In my line of work (work as a painter/paper hanger for a fire flood restoration company) I deal with a LOT of water stains and as such have tried about every product on the market for dealing with this specific task. And I'm talking about the UK market here so products may vary from those in the US. The companies go to product for this task was always Stain Stop. Did the job well enough (very rarely needed a second application) but drying time would hold the job up. Often stopping the job for a day. So I tried just about every waterbased stain blocker out there, and even though they were all sold as being suitable for water marks they still stated a 24 hour recoat time and not one of them worked with water stains. 

Eventually my product testing led me to Zinsser BIN. Amazing. Recommends 45 min drying time. I'm usually painting over it in 15 mins. Use this just about every single day and not once has it let me down, or slowed me down. Not used it as a primer on wood as of yet as we use far cheaper products that do the job.

The Zinsser products are very pricy here in the UK and I'm always trying to develop and tweak my systems to try and improve.
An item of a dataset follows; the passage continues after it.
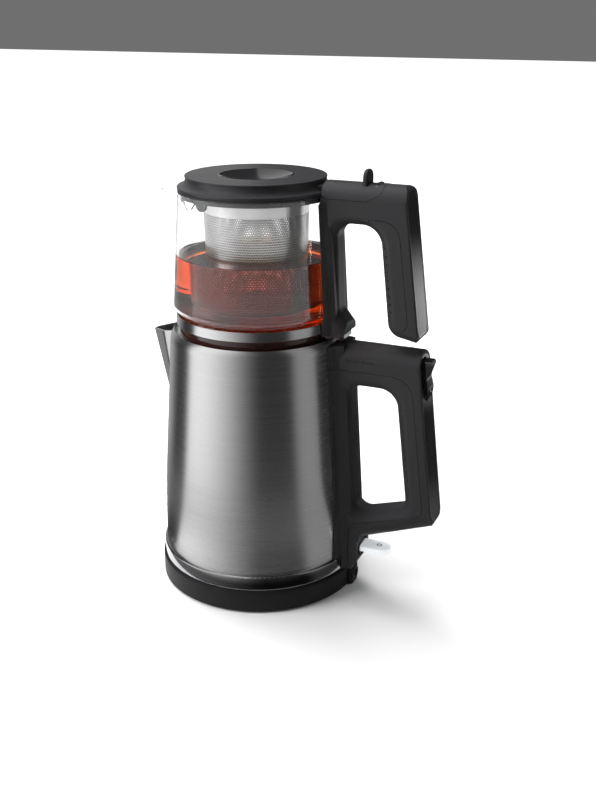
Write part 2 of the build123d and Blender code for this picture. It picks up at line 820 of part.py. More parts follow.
def strip_set(form, points, radii, frame, start, length):
    """Gloss strip, its trim line and the pocket that both lie in."""
    reach = 3 * strip_depth
    trim_out = strip_half_width + trim_gap + trim_width
    grow = trim_gap + trim_width
    panel = strip_zone(frame, strip_half_width, start, length, reach)
    ring = strip_zone(frame, trim_out, start - grow, length + 2 * grow, reach)
    ring -= strip_zone(frame, strip_half_width + trim_gap, start - trim_gap,
                       length + 2 * trim_gap, reach + 1)
    deep, shallow = inset_core(points, radii, strip_depth), inset_core(points, radii, trim_depth)
    pocket = strip_zone(frame, strip_half_width + close, start - close, length + 2 * close, reach)
    pocket = (pocket - inset_core(points, radii, strip_depth + close))
    moat = strip_zone(frame, trim_out + close, start - grow - close,
                      length + 2 * (grow + close), reach)
    pocket += moat - inset_core(points, radii, trim_depth + close)
    panel = (form & panel & inset_core(points, radii, strip_sink)) - deep
    trim = (form & ring) - shallow
    return biggest(panel), biggest(trim), pocket


def face_rod(frame, radius, start, end, down):
    """Cylinder that stands square to a handle's face, between two distances out of it."""
    return frame * Pos((start + end) / 2, 0, -down) * Rot(0, 90, 0) * Cylinder(radius, end - start)


def grip_screws(frame, places):
    """Screws that hold the outer shell to the inner grip, under the strip."""
    head = -strip_depth - 2 * close
    screws = []
    for down in places:
        screw = face_rod(frame, grip_screw_head_radius, head - grip_screw_head_height, head, down)
        screws.append(screw + face_rod(frame, grip_screw_radius, head - grip_screw_length, head, down))
    return Compound(screws)


def grip_screw_holes(frame, places):
    """Clearance for the heads and shanks of the grip screws."""
    head = -strip_depth - 2 * close
    holes = []
    for down in places:
        low = head - grip_screw_head_height - close
        hole = face_rod(frame, grip_screw_head_radius + close, low, 2.0, down)
        hole += face_rod(frame, grip_screw_radius + thread_fit, head - grip_screw_length - 0.5, 0, down)
        holes.append(hole)
    return holes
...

I used Zinsser's 123 (water base) today as I had some walls to prime before hanging wallpaper and the store had no Gardz (which I haven't actually used yet but wanna try out after Prowallguys recommendation). Seemed good stuff in terms of coverage. May give it a blast in use as a stain blocker and see the results... may be a cheaper alternative to the BIN

But the short answer is... I have seriously tried a lot of stain blockers... no waterbased products have worked at all yet... BIN is still king!


----------



## NACE (May 16, 2008)

Can anyone identify what the components of a water-stain are that prevent a water based stain bleed through a water based coating/primer?


----------



## remodeling joe (Apr 18, 2007)

has anyone tried GRIPPER by ICI (GLIDDEN)??? i've used it many times over the years and never has it failed. my house caught fire and had smoke stains on the ceilings. "ONE COAT" of GRIPPER and the stain was gone!! one top coat of sw pro mar 200 and looked like nothing happened. no smell or bleed thru. it's been 7 yrs!!


----------